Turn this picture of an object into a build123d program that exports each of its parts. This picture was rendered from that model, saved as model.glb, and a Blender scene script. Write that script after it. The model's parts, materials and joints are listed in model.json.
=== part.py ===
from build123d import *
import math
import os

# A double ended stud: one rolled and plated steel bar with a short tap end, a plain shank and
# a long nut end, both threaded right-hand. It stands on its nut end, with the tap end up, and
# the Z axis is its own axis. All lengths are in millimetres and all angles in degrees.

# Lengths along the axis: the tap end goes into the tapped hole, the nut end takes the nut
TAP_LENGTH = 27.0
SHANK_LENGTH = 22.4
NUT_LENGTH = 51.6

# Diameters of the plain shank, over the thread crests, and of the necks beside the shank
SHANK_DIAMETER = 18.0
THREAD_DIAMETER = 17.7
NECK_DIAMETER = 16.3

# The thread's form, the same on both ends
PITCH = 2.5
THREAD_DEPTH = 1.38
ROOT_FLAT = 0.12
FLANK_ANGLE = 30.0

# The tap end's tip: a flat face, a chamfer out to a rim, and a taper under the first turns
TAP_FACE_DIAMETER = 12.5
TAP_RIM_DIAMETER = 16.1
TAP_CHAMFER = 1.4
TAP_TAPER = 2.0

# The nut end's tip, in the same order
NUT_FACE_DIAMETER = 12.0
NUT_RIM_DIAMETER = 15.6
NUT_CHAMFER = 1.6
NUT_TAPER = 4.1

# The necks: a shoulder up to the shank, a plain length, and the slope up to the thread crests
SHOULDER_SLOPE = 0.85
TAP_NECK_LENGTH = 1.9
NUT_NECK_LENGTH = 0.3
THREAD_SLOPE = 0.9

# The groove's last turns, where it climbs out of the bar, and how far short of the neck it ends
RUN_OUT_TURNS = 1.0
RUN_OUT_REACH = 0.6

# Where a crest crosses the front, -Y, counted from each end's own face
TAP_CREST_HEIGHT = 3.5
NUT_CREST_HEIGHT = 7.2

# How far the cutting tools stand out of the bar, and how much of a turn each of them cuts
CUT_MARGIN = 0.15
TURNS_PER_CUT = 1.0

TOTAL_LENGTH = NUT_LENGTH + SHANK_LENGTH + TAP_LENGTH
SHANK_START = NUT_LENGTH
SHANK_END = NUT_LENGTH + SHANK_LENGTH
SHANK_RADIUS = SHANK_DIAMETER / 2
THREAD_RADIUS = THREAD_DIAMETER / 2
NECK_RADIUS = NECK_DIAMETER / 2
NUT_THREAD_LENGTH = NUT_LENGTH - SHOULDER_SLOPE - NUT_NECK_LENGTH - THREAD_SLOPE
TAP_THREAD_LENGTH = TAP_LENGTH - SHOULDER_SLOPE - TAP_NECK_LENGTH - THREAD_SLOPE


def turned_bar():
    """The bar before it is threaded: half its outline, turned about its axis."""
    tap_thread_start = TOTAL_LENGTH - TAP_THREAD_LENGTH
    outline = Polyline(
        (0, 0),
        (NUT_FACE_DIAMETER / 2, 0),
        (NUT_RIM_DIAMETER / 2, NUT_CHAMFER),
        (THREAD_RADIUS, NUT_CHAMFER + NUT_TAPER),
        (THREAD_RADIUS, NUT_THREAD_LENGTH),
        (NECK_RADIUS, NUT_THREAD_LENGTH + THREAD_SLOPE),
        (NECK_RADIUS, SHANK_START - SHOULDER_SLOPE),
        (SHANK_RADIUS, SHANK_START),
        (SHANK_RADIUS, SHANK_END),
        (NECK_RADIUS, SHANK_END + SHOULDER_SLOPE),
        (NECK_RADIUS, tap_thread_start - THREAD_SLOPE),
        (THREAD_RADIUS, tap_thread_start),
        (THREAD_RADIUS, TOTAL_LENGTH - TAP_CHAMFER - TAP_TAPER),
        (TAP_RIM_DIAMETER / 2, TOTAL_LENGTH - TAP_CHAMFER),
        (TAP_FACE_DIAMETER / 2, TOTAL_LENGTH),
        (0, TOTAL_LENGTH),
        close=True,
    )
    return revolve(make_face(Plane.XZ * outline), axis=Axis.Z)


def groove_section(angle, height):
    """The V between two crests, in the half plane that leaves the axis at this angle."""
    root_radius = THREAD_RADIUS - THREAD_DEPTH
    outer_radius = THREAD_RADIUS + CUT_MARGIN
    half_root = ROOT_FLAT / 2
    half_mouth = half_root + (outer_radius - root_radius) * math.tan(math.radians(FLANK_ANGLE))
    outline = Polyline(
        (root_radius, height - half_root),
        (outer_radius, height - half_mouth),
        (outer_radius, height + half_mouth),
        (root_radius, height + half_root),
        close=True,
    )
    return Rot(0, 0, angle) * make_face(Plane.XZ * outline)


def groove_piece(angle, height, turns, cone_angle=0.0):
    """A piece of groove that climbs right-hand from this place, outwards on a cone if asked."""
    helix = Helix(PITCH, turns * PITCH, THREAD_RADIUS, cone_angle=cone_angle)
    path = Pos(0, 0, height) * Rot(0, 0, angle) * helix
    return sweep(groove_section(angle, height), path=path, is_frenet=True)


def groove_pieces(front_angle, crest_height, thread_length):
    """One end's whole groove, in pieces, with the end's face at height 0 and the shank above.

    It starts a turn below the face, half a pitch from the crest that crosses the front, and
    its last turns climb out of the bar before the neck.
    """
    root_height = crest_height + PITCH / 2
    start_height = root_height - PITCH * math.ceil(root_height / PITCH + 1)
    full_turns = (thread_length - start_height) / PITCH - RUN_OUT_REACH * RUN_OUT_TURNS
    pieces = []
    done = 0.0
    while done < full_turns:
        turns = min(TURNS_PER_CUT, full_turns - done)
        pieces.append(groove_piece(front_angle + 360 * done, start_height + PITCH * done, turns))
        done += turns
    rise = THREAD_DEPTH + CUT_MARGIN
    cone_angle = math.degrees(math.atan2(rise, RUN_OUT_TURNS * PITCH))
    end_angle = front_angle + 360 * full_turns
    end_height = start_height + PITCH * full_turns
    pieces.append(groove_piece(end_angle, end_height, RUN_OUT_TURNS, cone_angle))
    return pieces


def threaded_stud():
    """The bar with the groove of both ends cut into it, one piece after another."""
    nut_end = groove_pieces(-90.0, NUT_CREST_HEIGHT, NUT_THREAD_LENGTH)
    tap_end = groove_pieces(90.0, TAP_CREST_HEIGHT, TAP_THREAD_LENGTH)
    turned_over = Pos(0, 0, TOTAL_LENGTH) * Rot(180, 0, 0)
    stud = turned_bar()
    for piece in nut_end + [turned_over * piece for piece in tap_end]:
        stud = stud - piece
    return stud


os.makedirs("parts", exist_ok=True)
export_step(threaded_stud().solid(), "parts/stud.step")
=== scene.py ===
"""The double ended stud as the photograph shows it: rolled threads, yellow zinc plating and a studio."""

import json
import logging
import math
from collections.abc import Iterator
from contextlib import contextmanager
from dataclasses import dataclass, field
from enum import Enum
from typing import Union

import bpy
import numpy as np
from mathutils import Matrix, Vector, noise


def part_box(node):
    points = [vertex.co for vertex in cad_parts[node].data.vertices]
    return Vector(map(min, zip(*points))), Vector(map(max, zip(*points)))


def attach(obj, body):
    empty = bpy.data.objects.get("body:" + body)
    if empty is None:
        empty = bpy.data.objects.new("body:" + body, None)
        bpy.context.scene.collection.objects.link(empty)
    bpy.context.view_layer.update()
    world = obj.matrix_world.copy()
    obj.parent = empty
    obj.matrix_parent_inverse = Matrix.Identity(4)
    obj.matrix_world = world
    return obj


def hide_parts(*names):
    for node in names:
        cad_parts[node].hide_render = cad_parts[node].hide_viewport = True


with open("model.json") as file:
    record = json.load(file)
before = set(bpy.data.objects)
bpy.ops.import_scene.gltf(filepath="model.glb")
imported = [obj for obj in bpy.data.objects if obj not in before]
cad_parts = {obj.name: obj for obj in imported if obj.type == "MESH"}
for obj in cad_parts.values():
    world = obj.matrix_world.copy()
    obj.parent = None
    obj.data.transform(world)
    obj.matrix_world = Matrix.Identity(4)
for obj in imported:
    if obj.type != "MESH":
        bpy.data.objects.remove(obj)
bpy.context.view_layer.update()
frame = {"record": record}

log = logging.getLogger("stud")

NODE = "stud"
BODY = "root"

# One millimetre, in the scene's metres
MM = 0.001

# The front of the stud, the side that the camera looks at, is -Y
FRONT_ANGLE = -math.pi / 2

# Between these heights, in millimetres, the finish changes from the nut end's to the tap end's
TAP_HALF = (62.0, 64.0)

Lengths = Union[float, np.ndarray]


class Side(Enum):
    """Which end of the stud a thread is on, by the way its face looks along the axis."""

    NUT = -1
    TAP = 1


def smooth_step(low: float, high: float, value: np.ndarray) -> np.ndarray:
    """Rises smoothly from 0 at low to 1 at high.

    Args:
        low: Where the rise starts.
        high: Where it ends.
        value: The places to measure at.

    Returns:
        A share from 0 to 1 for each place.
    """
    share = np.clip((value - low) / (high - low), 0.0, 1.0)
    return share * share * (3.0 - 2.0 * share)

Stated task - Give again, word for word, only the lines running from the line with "groove_pieces(90.0, TAP_CREST_HEIGHT, TAP_THREAD_LENGTH)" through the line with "bpy.context.scene.collection.objects.link(empty)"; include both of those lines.

Answer to the task -
    tap_end = groove_pieces(90.0, TAP_CREST_HEIGHT, TAP_THREAD_LENGTH)
    turned_over = Pos(0, 0, TOTAL_LENGTH) * Rot(180, 0, 0)
    stud = turned_bar()
    for piece in nut_end + [turned_over * piece for piece in tap_end]:
        stud = stud - piece
    return stud


os.makedirs("parts", exist_ok=True)
export_step(threaded_stud().solid(), "parts/stud.step")
=== scene.py ===
"""The double ended stud as the photograph shows it: rolled threads, yellow zinc plating and a studio."""

import json
import logging
import math
from collections.abc import Iterator
from contextlib import contextmanager
from dataclasses import dataclass, field
from enum import Enum
from typing import Union

import bpy
import numpy as np
from mathutils import Matrix, Vector, noise


def part_box(node):
    points = [vertex.co for vertex in cad_parts[node].data.vertices]
    return Vector(map(min, zip(*points))), Vector(map(max, zip(*points)))


def attach(obj, body):
    empty = bpy.data.objects.get("body:" + body)
    if empty is None:
        empty = bpy.data.objects.new("body:" + body, None)
        bpy.context.scene.collection.objects.link(empty)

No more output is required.